* Exercise directions:
Reproduce the first line and every line after it, exactly, through the one containing "groove_r = 1.35; // [1.3:0.05:1.45]". Leave out the rest.

-- Source data start --

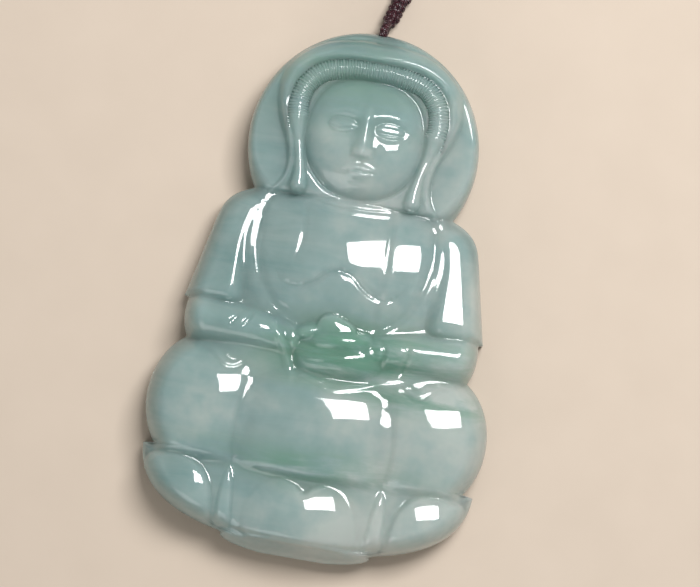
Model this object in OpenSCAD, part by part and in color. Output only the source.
// Carved jade pendant: a seated figure on a lotus seat, hung on a braided neck cord.
// It lies on its flat back. +Z is out of its face, +Y is towards its head, and the
// origin is under its middle, on the surface that it lies on.

/* [Stone] */
// Height of the stone, from the lotus seat to the top of the halo
stone_h = 66; // [62:0.5:70]
// Greatest thickness of the stone, at the face and the hands
stone_t = 11; // [10:0.25:12]
// Radius of the halo disc behind the head
halo_r = 14.4; // [14:0.1:15]
// Half the width over the knees
knee_w = 21.3; // [20.5:0.1:22]
// Half the width over the lotus petals
petal_w = 20.9; // [20.5:0.1:21.3]
// Half the width over the elbows
elbow_w = 18.8; // [18.2:0.1:19.4]

/* [Cord hole] */
// Diameter of the hole drilled from the top edge to the back
hole_d = 1.8; // [1.6:0.1:1.9]
// Radius of the groove behind the rim that the thread lies in
groove_r = 1.35; // [1.3:0.05:1.45]

/* [Cord] */
// Diameter of the braided thread
cord_d = 1.05; // [0.9:0.05:1.1]
// Diameter of the collar knot
collar_d = 2; // [1.8:0.1:2.2]
// Length of the collar knot
collar_len = 4.2; // [3.6:0.2:5]
// Radius at the middle of the coil's turns
coil_mid_r = 6; // [5.6:0.2:6.2]
// Diameter of the sliding knot
slider_d = 3; // [2.8:0.1:3.2]
// Length of the sliding knot
slider_len = 5; // [4:0.5:6]
// Diameter of a stopper knot
stopper_d = 2.7; // [2.4:0.1:2.8]

/* [Hidden] */

half_h = stone_h / 2;
jade = "#8fa9a5";
maroon = "#3b1624";

// ---- The stone's outline: half its width at a height v above the seat's lower edge.
halo_v = stone_h - halo_r;
function ellipse_w(v, mid, reach, least, more, p = 2) =
    abs(v - mid) < reach ? least + more * pow(1 - pow(abs(v - mid) / reach, p), 1 / p) : 0;
function halo_w(v) = v > halo_v - 12 ? sqrt(max(0.5, pow(halo_r, 2) - pow(v - halo_v, 2))) : 0;
function arm_w(v) = v > 29.8 && v < 45.9
    ? (elbow_w - 0.22 * (v - 29.8)) * sqrt(1 - pow(max(0, v - 38) / 8, 5)) : 0;
function sleeve_w(v) = ellipse_w(v, 28, 4.6, 15.6, 2.8);
function knee_half_w(v) = ellipse_w(v, 17.2, 8.6, knee_w - 6.8, 6.8);
function petal_half_w(v) = v < 11.2 ? ellipse_w(v, 12, 10.8, 0, petal_w + 0.2, 2.5) : 0;
function foot_w(v) = v < 1.6 ? ellipse_w(v, 1.6, 1.75, 0, 9.4) : v < 3 ? 9.3 : 0;
function half_w(v) =
    max(halo_w(v), arm_w(v), sleeve_w(v), knee_half_w(v), petal_half_w(v), foot_w(v));

// ---- The carved front: the highest of a few smooth domes, each [u, v, half width,
// half height, height of its top as a share of the thickness, roundness].
DOMES = [[0, halo_v, halo_r + 0.1, halo_r + 0.1, 0.46, 8],
         [0, 54.6, 12, 10.4, 0.88, 2.3],
         [0, 49, 7.6, 6, 0.84, 2.3],
         [0, 33, 15.5, 14, 0.74, 2.6],
         [0, 27, 18.6, 6.2, 0.8, 2.6],
         [0, 26.4, 7, 4.6, 0.94, 2.2],
         [0, 16.2, 9.6, 8.6, 0.9, 2.4],
         [0, 6, 21, 7, 0.7, 2.6]];
PAIRED_DOMES = [[14.3, 36.5, 5.2, 9.6, 0.62, 2.3],
                [9.8, 27.6, 9.2, 4.8, 0.8, 2.3],
                [13.4, 17.4, 8.2, 8.2, 0.84, 2.4]];
edge_z = 0.24 * stone_t;
function dome_z(u, v, d) =
    let (q = 1 - pow(abs(u - d[0]) / d[2], d[5]) - pow(abs(v - d[1]) / d[3], d[5]))
    edge_z + (d[4] * stone_t - edge_z) * (q > 0 ? sqrt(q) : 0);
function slab_z(s, v) =
    edge_z + 0.2 * stone_t * sqrt(max(0, 1 - pow(s, 6))) * min(1, sqrt(max(0, v * (stone_h - v)) / 60));
function front_z(s, v) =
    let (u = s * half_w(v))
    max(concat([slab_z(s, v)], [for (d = DOMES) dome_z(u, v, d)],
               [for (d = PAIRED_DOMES) dome_z(abs(u), v, d)]));

// ---- The stone as one closed skin: the front's rows and columns, a rounded side, a flat back.
rows = 56;
cols = 34;
side_z = 0.09 * stone_t;
side_in = 0.99;
back_in = 0.96;
function row_v(i) = half_h * (1 - cos(180 * i / rows));
function col_s(j) = sin(90 * (2 * j / cols - 1));
function front_point(i, j) =
    let (v = row_v(i), s = col_s(j), rim = i == 0 || i == rows || j == 0 || j == cols)
    [s * half_w(v), v - half_h, rim ? edge_z : front_z(s, v)];
RIM = concat([for (j = [0:cols]) [0, j]], [for (i = [1:rows]) [i, cols]],
             [for (j = [cols - 1:-1:0]) [rows, j]], [for (i = [rows - 1:-1:1]) [i, 0]]);
function rim_ring(share, z) =
    [for (r = RIM) let (p = front_point(r[0], r[1])) [share * p.x, share * p.y, z]];

module stone_skin() {
    n = len(RIM);
    per_row = cols + 1;
    first_side = (rows + 1) * per_row;
    first_back = first_side + n;
    rim_index = [for (r = RIM) r[0] * per_row + r[1]];
    front = [for (i = [0:rows - 1]) for (j = [0:cols - 1]) let (a = i * per_row + j)
        each [[a, a + per_row, a + 1], [a + 1, a + per_row, a + per_row + 1]]];
    side = [for (k = [0:n - 1]) let (m = (k + 1) % n)
        each [[rim_index[k], rim_index[m], first_side + k],
              [rim_index[m], first_side + m, first_side + k],
              [first_side + k, first_side + m, first_back + k],
              [first_side + m, first_back + m, first_back + k]]];
    polyhedron(points = concat([for (i = [0:rows]) for (j = [0:cols]) front_point(i, j)],
                               rim_ring(side_in, side_z), rim_ring(back_in, 0)),
               faces = concat(front, side, [[for (k = [0:n - 1]) first_back + k]]));
}

// ---- The hole and the loop of thread through it.
hole_top = [0, half_h, 3.6];
hole_slope = 28.3;
groove_start = half_h - 4.7;

// A tube of round section along a list of points.
function unit(a) = a / norm(a);
function along(p, i) = unit(p[min(i + 1, len(p) - 1)] - p[max(i - 1, 0)]);
function ring(p, i, d, sides) =
    let (t = along(p, i), side = unit(cross(t, abs(t.z) < 0.9 ? [0, 0, 1] : [1, 0, 0])),
         up = cross(side, t))
    [for (k = [0:sides - 1]) let (a = 360 * (k + 0.5) / sides)
        p[i] + d / 2 * (cos(a) * side + sin(a) * up)];
module tube(p, d, sides = 8) {
    n = len(p);
    polyhedron(points = [for (i = [0:n - 1]) each ring(p, i, d, sides)],
               faces = concat([[for (k = [0:sides - 1]) k]],
                              [for (i = [0:n - 2]) for (k = [0:sides - 1])
                                  let (a = i * sides + k, b = i * sides + (k + 1) % sides)
                                  each [[a, a + sides, b], [b, a + sides, b + sides]]],
                              [[for (k = [sides - 1:-1:0]) (n - 1) * sides + k]]));
}

// The loop's route: over the top edge, down the hole, round and back behind the rim.
LOOP_ROUTE = [[0.35, 34.7, 2.1], [0.2, 34.35, 2.9], [0.1, 33.95, 3.5], [0, 33.4, 3.7], [0, 32.6, 3.38],
              [0, 31.6, 2.85], [0, 30.6, 2.31], [0, 29.75, 1.83], [0, 29.25, 1.55], [0, 29.05, 1.2],
              [0, 29.2, 0.8], [0, 29.7, 0.6], [0, 30.6, 0.56], [0, 31.8, 0.56], [0, 33, 0.56],
              [0.1, 33.8, 0.65], [0.35, 34.7, 0.95]];

// The two strands from the collar knot to the coil.
collar_at = [0.42, 34.5, 1.5];
cord_turn = 16;
heading = [sin(cord_turn), cos(cord_turn), 0];
aside = [cos(cord_turn), -sin(cord_turn), 0];
strand_gap = 1.3;
coil_at = [-3.6, 48.4, 0];
LEAD = [[collar_len - 0.2, 1.15], [collar_len + 1.6, 0.95], [collar_len + 4, 0.65], [collar_len + 7, 0.56]];
function lead_route(side) =
    [for (p = LEAD) [collar_at.x, collar_at.y, 0] + p[0] * heading + side * strand_gap / 2 * aside
                    + [0, 0, p[1]]];

// The coil: two strands side by side, four turns high and two turns wide.
coil_rows = 4;
coil_w = 4 * 1.1 + 0.1;
coil_h = (coil_rows - 1) * 1.1 + cord_d;
coil_round = 0.5;
tie_t = 0.45;
tie_w = 2.4;
tie_turn = 215;

// The straight stretch that the sliding knot rides on, beside the coil.
tail_y = coil_at.y + 7.1;
tail_z = slider_d / 2;
tail_start = coil_at.x - 4;
slider_x = -11.2;
stopper_x = -19.8;
run_fit = 0.05;

// The carved stone, brought to its exact size.
module jade_figure() color(jade) resize([2 * knee_w, stone_h, stone_t]) difference() {
    stone_skin();
    translate(hole_top) rotate([90 + hole_slope, 0, 0])
        cylinder(h = 20, d = hole_d, center = true, $fn = 32);
    translate([0, groove_start, 0]) rotate([-90, 0, 0])
        cylinder(h = 10, r = groove_r, $fn = 48);
}

module hanging_loop() color(maroon) tube(LOOP_ROUTE, cord_d);

// A knot as a turned barrel with round ends, along +Y.
module barrel(d, len) rotate([-90, 0, 0]) rotate_extrude($fn = 32) {
    translate([0, d / 4]) square([d / 2, len - d / 2]);
    square([d / 4, len]);
    for (y = [d / 4, len - d / 4]) translate([d / 4, y]) circle(d = d / 2, $fn = 32);
}

module collar_knot() color(maroon) translate(collar_at) rotate([-4, 0, -cord_turn])
    barrel(collar_d, collar_len);

module neck_cord_lead() color(maroon) for (side = [-1, 1]) tube(lead_route(side), cord_d);

module neck_cord_coil() color(maroon) translate(coil_at) rotate_extrude($fn = 96)
    translate([coil_mid_r - coil_w / 2, 0]) rounded(coil_w, coil_h, coil_round);

// A rectangle with rounded corners, from its own corner.
module rounded(w, h, r) {
    translate([r, 0]) square([w - 2 * r, h]);
    translate([0, r]) square([w, h - 2 * r]);
    for (x = [r, w - r], y = [r, h - r]) translate([x, y]) circle(r = r, $fn = 24);
}

module coil_tie() color(maroon) translate(coil_at) rotate([0, 0, tie_turn])
    translate([coil_mid_r, 0, 0]) rotate([90, 0, 0])
    linear_extrude(tie_w, center = true) difference() {
        translate([-coil_w / 2 - tie_t, 0]) rounded(coil_w + 2 * tie_t, coil_h + tie_t, coil_round + tie_t);
        translate([-coil_w / 2, tie_t]) rounded(coil_w, coil_h - tie_t, coil_round);
    }

module strand(side, from, to) translate([from, tail_y + side * strand_gap / 2, tail_z])
    rotate([0, -90, 0]) cylinder(h = from - to, d = cord_d, $fn = 24);

module neck_cord_tails() color(maroon) for (side = [-1, 1]) strand(side, tail_start, stopper_x);

module sliding_knot() color(maroon) difference() {
    translate([slider_x, tail_y, tail_z]) rotate([0, 0, 90]) barrel(slider_d, slider_len);
    for (side = [-1, 1]) translate([slider_x, tail_y + side * strand_gap / 2, tail_z])
        rotate([0, 90, 0]) cylinder(h = 3 * slider_len, d = cord_d + 2 * run_fit, center = true, $fn = 24);
}

module stopper(side) color(maroon)
    translate([stopper_x, tail_y + side * (stopper_d / 2 + 0.05), stopper_d / 2])
    sphere(d = stopper_d, $fn = 32);

module stopper_knot_left() stopper(-1);
module stopper_knot_right() stopper(1);

jade_figure();
hanging_loop();
collar_knot();
neck_cord_lead();
neck_cord_coil();
coil_tie();
neck_cord_tails();
sliding_knot();
stopper_knot_left();
stopper_knot_right();
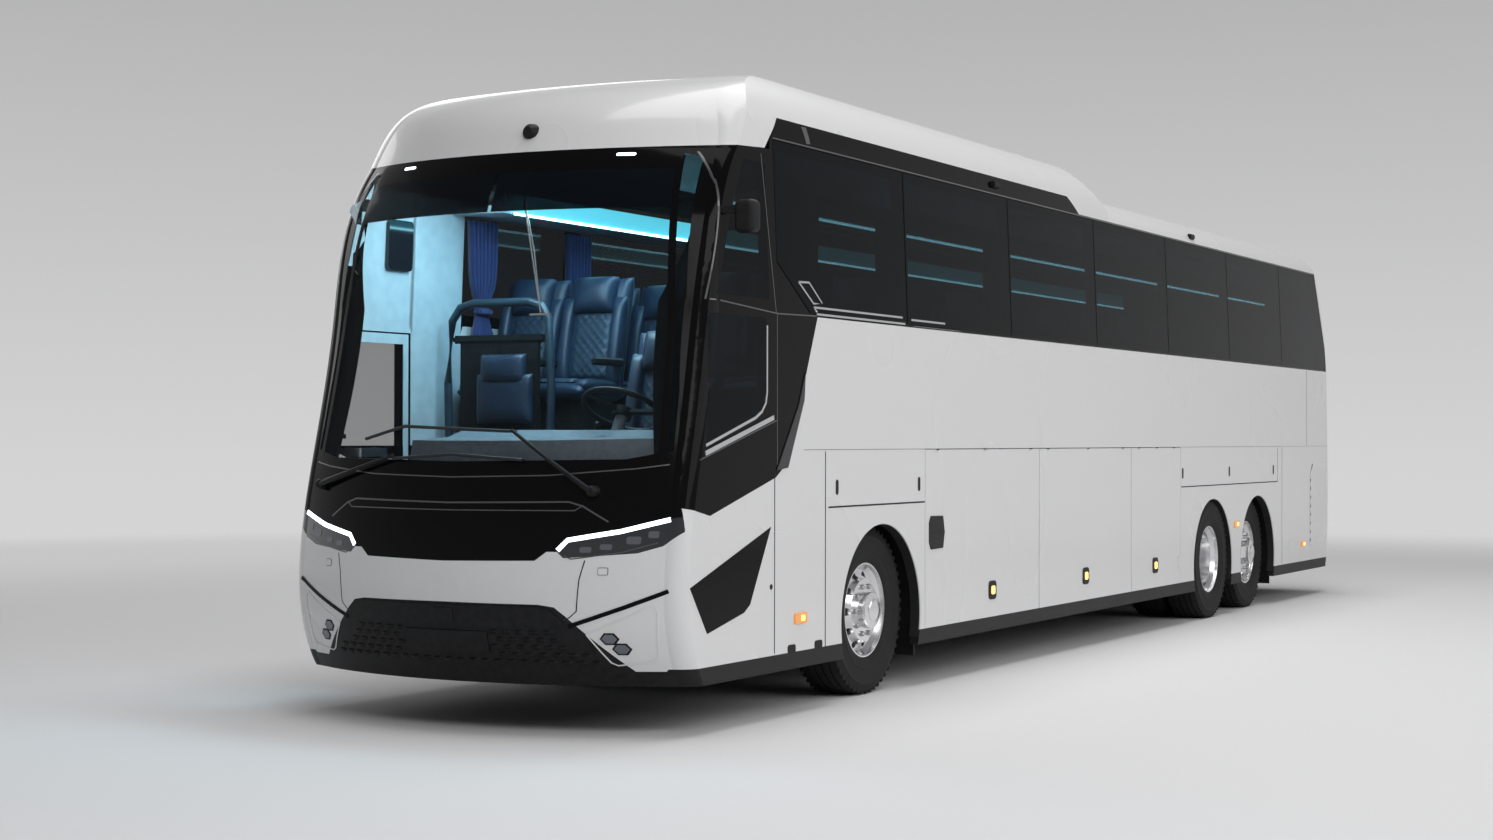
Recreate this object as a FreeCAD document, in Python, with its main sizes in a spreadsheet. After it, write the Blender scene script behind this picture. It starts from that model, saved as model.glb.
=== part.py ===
import FreeCAD, Part
import Sketcher
import math
import os
import re
from FreeCAD import Rotation, Vector

# Three-axle high-deck touring coach, left-hand drive, in millimetres.
# Frame: +X to the front, +Y to the left, +Z up, origin on the floor under the middle of the coach.

doc = FreeCAD.newDocument("coach_bus")
sheet = doc.addObject("Spreadsheet::Sheet", "Sizes")

driving_sizes = [
    # overall
    ("coachLength", 14000), ("coachWidth", 2550), ("coachHeight", 3665), ("roofMiddle", 3605),
    ("rearRoofTop", 3540), ("stepTop", 3680), ("stepFoot", 4260), ("stripEnd", 3380), ("stripFoot", 3600),
    ("wallThick", 60), ("glassThick", 10), ("panelGap", 8), ("hatchThick", 30),
    # running gear along the coach
    ("frontOverhang", 2800), ("wheelBase", 6930), ("tagGap", 1420),
    ("tyreRadius", 515), ("tyreWidth", 290), ("rimRadius", 292), ("steerTrack", 2070),
    ("twinPitch", 330), ("twinTrack", 1890), ("kingpinOffset", 140),
    ("archRadius", 575), ("archTop", 1045), ("linerRadius", 605), ("linerDepth", 740),
    # levels
    ("sillBottom", 285), ("skirtBottom", 360), ("flapLine", 1165), ("beltLine", 1500),
    ("glassBottom", 2265), ("glassTop", 3255), ("raisedTop", 3370), ("headerLine", 3150),
    ("bandLean", 40), ("deckTop", 1450), ("deckThick", 50), ("cockpitTop", 1050),
    ("luggageTop", 480), ("luggageThick", 50),
    # panel seams, from the front axle or the drive axle
    ("cornerSeam", 2400), ("cabSeam", 1430), ("archSeamFront", 790), ("archSeamBack", 645),
    ("luggageSplit", 2670), ("luggageEnd", 4700), ("rearSeamFront", 950), ("rearSeamBack", 2100),
    ("rearCorner", 210), ("paneCount", 7), ("pillarWidth", 110), ("paneGap", 12),
    # doors and flaps
    ("doorWidth", 860), ("doorHeight", 1860), ("doorTravel", 880), ("doorStandOff", 145),
    ("hingeRadius", 7), ("pinRadius", 3), ("hingeDrop", 8), ("edgeGap", 6), ("runClear", 0.05),
    # axles and steering
    ("kingpinRadius", 22), ("eyeRadius", 52), ("stubRadius", 45), ("railSpacing", 800), ("railBottom", 640),
    ("railHeight", 160), ("railWidth", 70), ("steeringWheelRadius", 225),
    # inside
    ("seatPitch", 860), ("seatWidth", 450), ("seatRows", 13), ("seatHeight", 440),
]
for row, (alias, value) in enumerate(driving_sizes, start=1):
    sheet.set("A%d" % row, alias)
    sheet.set("B%d" % row, str(value))
    sheet.setAlias("B%d" % row, alias)
doc.recompute()
aliases = [alias for alias, value in driving_sizes]
alias_pattern = re.compile(r"\b(" + "|".join(aliases) + r")\b")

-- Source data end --

* Solution to this exercise:
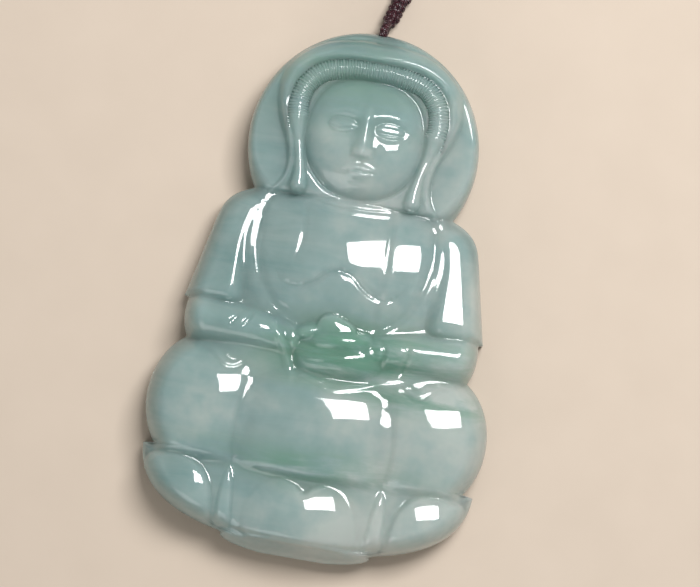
Model this object in OpenSCAD, part by part and in color. Output only the source.
// Carved jade pendant: a seated figure on a lotus seat, hung on a braided neck cord.
// It lies on its flat back. +Z is out of its face, +Y is towards its head, and the
// origin is under its middle, on the surface that it lies on.

/* [Stone] */
// Height of the stone, from the lotus seat to the top of the halo
stone_h = 66; // [62:0.5:70]
// Greatest thickness of the stone, at the face and the hands
stone_t = 11; // [10:0.25:12]
// Radius of the halo disc behind the head
halo_r = 14.4; // [14:0.1:15]
// Half the width over the knees
knee_w = 21.3; // [20.5:0.1:22]
// Half the width over the lotus petals
petal_w = 20.9; // [20.5:0.1:21.3]
// Half the width over the elbows
elbow_w = 18.8; // [18.2:0.1:19.4]

/* [Cord hole] */
// Diameter of the hole drilled from the top edge to the back
hole_d = 1.8; // [1.6:0.1:1.9]
// Radius of the groove behind the rim that the thread lies in
groove_r = 1.35; // [1.3:0.05:1.45]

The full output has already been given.